In the story Rabbi Seltzer wrote about “the sound-the “kol”- that got an entire Kollel in trouble, and the chinuch they were given, and how everything was saved before it was too late. You will be as touched and inspired as Rabbi Rami Fisher, who was there and witnessed if firsthand.

There was a brand new and prestigious Kollel that opened in Yerushalayim. The rosh Kollel was one of the most esteemed mechanchim in Yerushalayim, famous for his incredibly original shiurim and brilliant method of learning. It was a phenomenal makon Torah in every way. Those who were chosen to learn in this Kollel had to be special in many ways and each in a very high level of learning. 

“Every Monday night, after the second seder had come to an end, the rosh Kollel would deliver a shmuess to the Kollel. Though he delivered shiurim around the city-around the country, for that matter-the Monday-night shmuess was limited solely to the members of the Kollel. The doors were locked, and outsiders were not allowed in. With one exception and that was Rav Asher Zelig Rubinstein zt”l who was then the rosh yeshiva of Toras Simcha on Sorotzkin Street in Yerushalayim. Rav Asher Zelig and the rosh Kollel had a longtime relationship that spanned decades, and it was not surprising that he was among the select few who were allowed in to hear the shmuess.

Rabbi Asher Zelig would arrive every Monday evening on time and would take a seat near the front of the room, close to his old friend. There he would sit, listening carefully to every word that emanated from the rosh kollel’s mouth, showing every sign of enjoying the Torah being spoken and otherwise drawing no attention to himself. Thus it went, until one particular Monday evening. The evening that would go down in the annals of the Kollel as the night of the three rings.

There were certain demands the Kollel members had to follow. One was this: from the moment they entered the doors of the Kollel in the morning until seder was over, all phones were turned off. That was the rule and no accommodations were made for anyone.

On the fateful Monday night of the three rings, Rav Asher Zelig was seated in his regular seat, and the rosh Kollel was standing at the front of the room, about to begin the shiur, when the unthinkable occurred. The ringing occurred three times.

“Every single one of you sitting here agreed to shut off your phones during seder when you joined the Kollel,” he said.

No one knew whose phone went off and no one admitted that it was their phone. The rosh kollel told everyone to find another kollel. As he was about to leave the room, a man suddenly rose to his feet from his place at the front of the room and was hurrying over to the rosh kollel. “I’m very sorry,” he called out. “It was my phone that rang.” 

All faces now turned in the direction of the speaker.

It was Rav Asher Zelig Rubinstein.

“It was your phone?” the rosh kollel asked.

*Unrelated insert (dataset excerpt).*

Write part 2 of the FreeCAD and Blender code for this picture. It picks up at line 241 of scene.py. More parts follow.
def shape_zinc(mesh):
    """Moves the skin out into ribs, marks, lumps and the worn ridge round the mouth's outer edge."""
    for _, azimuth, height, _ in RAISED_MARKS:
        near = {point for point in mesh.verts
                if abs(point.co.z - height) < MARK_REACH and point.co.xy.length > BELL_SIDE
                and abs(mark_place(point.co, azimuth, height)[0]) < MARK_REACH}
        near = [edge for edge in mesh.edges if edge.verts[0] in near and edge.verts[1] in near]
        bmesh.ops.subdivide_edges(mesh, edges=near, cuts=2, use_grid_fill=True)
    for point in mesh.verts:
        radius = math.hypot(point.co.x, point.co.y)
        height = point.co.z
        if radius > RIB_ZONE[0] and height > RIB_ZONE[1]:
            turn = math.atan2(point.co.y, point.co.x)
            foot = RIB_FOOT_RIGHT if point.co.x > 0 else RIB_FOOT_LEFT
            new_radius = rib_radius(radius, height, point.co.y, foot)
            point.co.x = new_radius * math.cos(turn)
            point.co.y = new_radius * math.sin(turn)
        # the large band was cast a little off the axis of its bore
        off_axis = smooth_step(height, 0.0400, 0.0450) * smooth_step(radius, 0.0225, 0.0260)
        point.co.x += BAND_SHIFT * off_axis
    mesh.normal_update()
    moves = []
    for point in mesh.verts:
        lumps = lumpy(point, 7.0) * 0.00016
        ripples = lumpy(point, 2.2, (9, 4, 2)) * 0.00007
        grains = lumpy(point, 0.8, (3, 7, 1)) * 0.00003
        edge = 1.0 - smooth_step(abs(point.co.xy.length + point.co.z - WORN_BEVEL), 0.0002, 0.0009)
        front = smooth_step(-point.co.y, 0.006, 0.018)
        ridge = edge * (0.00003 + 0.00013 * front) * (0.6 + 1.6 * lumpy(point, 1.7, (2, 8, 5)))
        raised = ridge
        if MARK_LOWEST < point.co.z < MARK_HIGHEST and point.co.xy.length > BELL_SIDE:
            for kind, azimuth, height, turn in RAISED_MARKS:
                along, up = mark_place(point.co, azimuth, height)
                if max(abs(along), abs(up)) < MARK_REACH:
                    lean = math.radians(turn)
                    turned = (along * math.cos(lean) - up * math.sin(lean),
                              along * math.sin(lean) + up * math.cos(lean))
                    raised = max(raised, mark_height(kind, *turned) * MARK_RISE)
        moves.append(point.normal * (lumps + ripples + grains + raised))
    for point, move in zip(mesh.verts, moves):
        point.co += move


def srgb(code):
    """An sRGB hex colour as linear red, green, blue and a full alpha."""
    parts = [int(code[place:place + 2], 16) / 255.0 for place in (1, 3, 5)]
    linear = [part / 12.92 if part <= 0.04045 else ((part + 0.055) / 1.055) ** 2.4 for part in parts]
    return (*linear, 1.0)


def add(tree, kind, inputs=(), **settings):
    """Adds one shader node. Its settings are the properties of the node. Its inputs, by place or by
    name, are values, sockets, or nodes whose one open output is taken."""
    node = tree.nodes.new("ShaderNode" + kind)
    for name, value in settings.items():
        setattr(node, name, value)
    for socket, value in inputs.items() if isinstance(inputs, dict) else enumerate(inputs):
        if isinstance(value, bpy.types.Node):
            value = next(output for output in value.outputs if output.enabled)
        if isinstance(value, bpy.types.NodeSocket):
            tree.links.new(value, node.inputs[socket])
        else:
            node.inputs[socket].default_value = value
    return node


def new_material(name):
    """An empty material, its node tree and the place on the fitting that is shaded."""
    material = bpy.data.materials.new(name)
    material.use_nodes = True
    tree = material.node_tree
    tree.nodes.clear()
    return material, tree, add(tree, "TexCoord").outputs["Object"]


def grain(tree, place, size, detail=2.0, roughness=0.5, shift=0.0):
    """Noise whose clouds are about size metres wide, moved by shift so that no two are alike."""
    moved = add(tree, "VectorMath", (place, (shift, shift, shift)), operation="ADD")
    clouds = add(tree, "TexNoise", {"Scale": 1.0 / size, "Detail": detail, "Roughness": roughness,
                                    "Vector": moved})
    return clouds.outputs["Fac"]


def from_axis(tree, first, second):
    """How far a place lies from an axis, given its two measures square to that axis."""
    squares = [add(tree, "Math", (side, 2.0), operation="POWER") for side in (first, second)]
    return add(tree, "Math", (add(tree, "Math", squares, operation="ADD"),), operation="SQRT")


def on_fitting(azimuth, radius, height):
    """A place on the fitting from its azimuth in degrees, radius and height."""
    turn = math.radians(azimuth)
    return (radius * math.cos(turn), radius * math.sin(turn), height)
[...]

“Yes, I always turn it off when I come into the Beis Medrash, but today, somehow I forgot. I never dreamed that it was my phone since I always shut it off. That’s why I didn’t even bother checking to see if the ringing was coming from me when it rang the first time. Please be mochel me!”

The rosh kollel stared at his old friend for a second, before replying, “Ask them for mechilah.” 

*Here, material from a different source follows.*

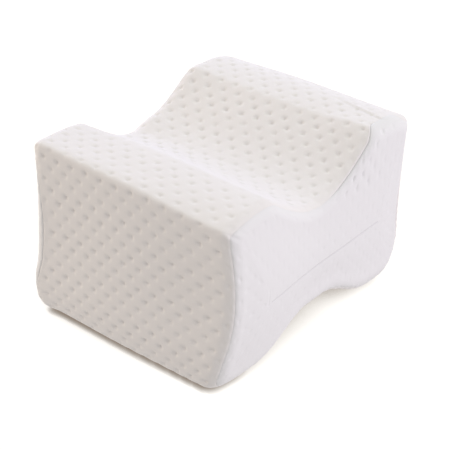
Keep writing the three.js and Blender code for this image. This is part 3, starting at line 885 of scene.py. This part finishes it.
def openness(reach, towards):
    """How open the floor is towards a direction, 0 to 1, counting only what lies within reach."""
    x, y, z = Vector(towards).normalized()
    tilted = floor_nodes.add("ShaderNodeCombineXYZ", {}, {0: x, 1: y, 2: z})
    seen = floor_nodes.add("ShaderNodeAmbientOcclusion", {"samples": SHADE_SAMPLES}, {
        "Distance": reach, "Normal": floor_nodes.wire(tilted)})
    return floor_nodes.wire(seen, 1)


# Painted shadow on the glowing floor: its colour runs from the shadow tint where the pillow closes it in to
# its glow where it is open
contact = (openness(CONTACT_REACH, CONTACT_TOWARDS) * CONTACT_GAIN - (CONTACT_GAIN - 1)).over(0.0)
cover = openness(COVER_REACH, COVER_TOWARDS)
deep = (cover * COVER_DEEP[0] - COVER_DEEP[1]).over(COVER_LEAST)
faint = (cover * COVER_FAINT[0] - COVER_FAINT[1]).under(1.0)
open_part = contact * deep.under(faint)
floor_colour = floor_nodes.add("ShaderNodeMix", {"data_type": "RGBA"}, {
    "Factor": open_part, 6: FLOOR_SHADE, 7: FLOOR_GLOW})
floor_shader = floor_nodes.add("ShaderNodeEmission", {}, {"Color": floor_nodes.wire(floor_colour, 2)})
floor_nodes.add("ShaderNodeOutputMaterial", {}, {"Surface": floor_nodes.wire(floor_shader)})
floor_mesh.materials.append(floor_finish)
floor.visible_diffuse = False
floor.visible_shadow = False

world = bpy.data.worlds.new("soft_dome")
bpy.context.scene.world = world
sky = Nodes(world)
direction = sky.add("ShaderNodeTexCoord", {}, {})
apart = sky.add("ShaderNodeSeparateXYZ", {}, {0: sky.wire(direction)})
rightward, behind, upward = (sky.wire(apart, axis) for axis in range(3))
strength = rightward.over(0.0) * DOME_RIGHT + (rightward * -1.0).over(0.0) * DOME_LEFT + DOME_BASE
strength = strength + behind.over(0.0) * DOME_BEHIND + (upward * -1.0).over(0.0) * DOME_BELOW
strength = strength + upward.over(0.0) ** 2.0 * DOME_OVERHEAD
backdrop = sky.add("ShaderNodeBackground", {}, {"Color": DOME_COLOUR, "Strength": strength})
sky.add("ShaderNodeOutputWorld", {}, {"Surface": sky.wire(backdrop)})


def soft_light(name, direction, size, power, colour):
    """A round lamp that faces the pillow from a direction, far enough to stay out of the frame."""
    lamp = bpy.data.lights.new(name, "AREA")
    lamp.shape = "DISK"
    lamp.size = size
    lamp.energy = power
    lamp.color = colour
    holder = bpy.data.objects.new(name, lamp)
    towards = Vector(direction).normalized()
    holder.location = towards * LAMP_DISTANCE
    holder.rotation_euler = towards.to_track_quat("Z", "Y").to_euler()
    bpy.context.scene.collection.objects.link(holder)


soft_light("left", (-0.85, -0.5, 0.15), 2.2, 11.0, (1.0, 0.78, 0.54))
soft_light("right_back", (0.8, 0.5, 0.3), 1.2, 4.0, (0.73, 0.53, 1.0))
soft_light("left_back", (-0.8, 0.5, 0.35), 1.2, 7.6, (0.25, 0.32, 1.0))
soft_light("back", (0.1, 0.5, 0.86), 1.4, 5.7, (0.86, 1.0, 0.84))

# Camera, at the photograph's viewing angle
CAMERA_AZIMUTH = np.radians(36.925)
CAMERA_ELEVATION = np.radians(30.617)
CAMERA_ROLL = np.radians(-2.403)
CAMERA_DISTANCE = 1.22466
CAMERA_TARGET = Vector((0.00752, -0.00683, 0.07448))
CAMERA_LENS = 122.06

back = Vector((
    np.sin(CAMERA_AZIMUTH) * np.cos(CAMERA_ELEVATION),
    -np.cos(CAMERA_AZIMUTH) * np.cos(CAMERA_ELEVATION),
    np.sin(CAMERA_ELEVATION),
))
level_right = (-back).cross(Vector((0, 0, 1))).normalized()
level_down = (-back).cross(level_right)
right = np.cos(CAMERA_ROLL) * level_right + np.sin(CAMERA_ROLL) * level_down
down = np.cos(CAMERA_ROLL) * level_down - np.sin(CAMERA_ROLL) * level_right
camera = bpy.data.cameras.new("camera")
camera.sensor_width = 36
camera.lens = CAMERA_LENS
camera_object = bpy.data.objects.new("camera", camera)
camera_object.matrix_world = Matrix.Translation(CAMERA_TARGET + back * CAMERA_DISTANCE) @ Matrix((
    right, -down, back)).transposed().to_4x4()
bpy.context.scene.collection.objects.link(camera_object)
bpy.context.scene.camera = camera_object
bpy.context.scene.view_settings.view_transform = "Standard"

Rav Asher Zelig asked the yungeleit for mechilah and then the rosh kollel continued the shiur. 

A number of years went by and Rav Asher Zelig Rubinstein had passed away. At the shiva, a yungerman walked into the shiva house. He sat there listening to the many stories people had shared with the aveilim until there were less people that evening. The mourners saw the stranger and realized that they didn’t know who he was and had never seen him before. 

“Were you a talmid?” they asked him. 


“How did you know our father?” they asked. 

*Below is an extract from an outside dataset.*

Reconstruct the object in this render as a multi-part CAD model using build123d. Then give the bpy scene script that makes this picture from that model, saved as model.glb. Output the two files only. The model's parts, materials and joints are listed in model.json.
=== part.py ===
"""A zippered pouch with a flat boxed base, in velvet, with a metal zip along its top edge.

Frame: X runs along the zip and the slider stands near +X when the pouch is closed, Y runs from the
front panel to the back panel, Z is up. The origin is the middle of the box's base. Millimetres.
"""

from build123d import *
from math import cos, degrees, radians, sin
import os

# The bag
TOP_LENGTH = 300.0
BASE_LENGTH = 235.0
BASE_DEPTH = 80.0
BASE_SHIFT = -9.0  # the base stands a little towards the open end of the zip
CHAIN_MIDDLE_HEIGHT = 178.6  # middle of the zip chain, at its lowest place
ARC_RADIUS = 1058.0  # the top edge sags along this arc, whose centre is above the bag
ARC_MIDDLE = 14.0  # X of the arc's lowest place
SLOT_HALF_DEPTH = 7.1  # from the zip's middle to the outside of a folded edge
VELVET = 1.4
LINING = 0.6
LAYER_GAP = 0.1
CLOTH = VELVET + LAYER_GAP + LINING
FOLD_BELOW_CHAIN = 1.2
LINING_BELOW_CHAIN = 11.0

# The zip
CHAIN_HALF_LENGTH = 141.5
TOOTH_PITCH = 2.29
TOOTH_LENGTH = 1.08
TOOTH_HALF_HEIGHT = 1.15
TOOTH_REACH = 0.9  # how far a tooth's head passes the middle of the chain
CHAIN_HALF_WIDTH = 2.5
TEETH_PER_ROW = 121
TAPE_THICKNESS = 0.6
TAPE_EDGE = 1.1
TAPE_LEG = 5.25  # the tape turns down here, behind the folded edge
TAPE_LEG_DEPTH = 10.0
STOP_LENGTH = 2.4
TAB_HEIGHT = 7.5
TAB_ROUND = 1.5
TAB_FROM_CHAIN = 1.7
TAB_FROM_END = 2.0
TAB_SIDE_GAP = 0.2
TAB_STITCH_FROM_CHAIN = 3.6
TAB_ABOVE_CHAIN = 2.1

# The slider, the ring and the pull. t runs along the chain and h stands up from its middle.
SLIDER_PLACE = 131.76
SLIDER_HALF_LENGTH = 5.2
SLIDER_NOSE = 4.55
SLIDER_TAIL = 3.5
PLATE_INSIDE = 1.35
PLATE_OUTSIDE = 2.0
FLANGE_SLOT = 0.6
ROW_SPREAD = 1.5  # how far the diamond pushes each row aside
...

“I knew your father very well.”

 “I can tell you a story about your father that you have never heard before and that proves the type of Tzadik that he was more than all the other stories that were told in this room.”  

He related the scene that occurred one evening in the kollel he was learning in when a phone rang three times. The rosh kollel told the kollel members to find another kollel for breaking the rule of not having their phone turned off. Only one person rose from his seat to admit having forgotten to have shut his phone before entering the room for the shiur. Because he publicly asked for mechilah, the rosh kollel permitted everyone to remain in the kollel and continued with the shiur that evening. 

“The rosh kollel accepted his words (Rav Zelig),but told him he had to apologize to the entire kollel for the unpleasantness that his actions had caused everyone there. This your father did, even though he was already a senior rosh yeshiva and the members of the kollel were young men.” 

“It was only when I left the shiur,” the visitor continued,” that I removed my phone from my pocket and saw to my utter shock and dismay, that I myself had forgotten to turn off my phone during the shmuess and that there were three missed calls. I too had never dreamed that it was my phone that was ringing, or that I was the cause of the lack of derech eretz during the shmuess that night. I will never forget how your father jumped up to take responsibility for something he had not done, in order to salvage what could have been a tragedy. He not only accepted the full blame on himself for something that was not his fault, but even agreed to apologize publicly to the kollel for having caused them pain, when all along it had been my phone that rang and caused the entire situation.” 

The young man took a deep breath.

“Now you know,” he concluded, “why I said that the story I had to tell you was far greater than anything else that you heard. Your father, a venerable rosh yeshiva, allowed himself to be humiliated in public for something that had nothing to do with him, in order to make shalom amongst Yidden.

“That was your father, a great man in Klal Yisrael.”

And the mourners were forced to agree that the story that the man had come to tell them really was the best one they had heard about their father and did showcase the type of Tzadik that he was: that it never was and never had been about him, but only about the Ribono shel Olam, the Torah and the talmidim.”

May we be zoche to serve the Ribono shel Olam to the best of our abilities and to bring goodness and kindness to Klal Yisrael. May we be zoche through our maysim tovim to help bring Mashiach and the building of the third Beis Hamikdash in our lifetime. May we be zoche to have the ultimate shalom-peace with simchas hachaim, good health and much happiness and joy in our lives.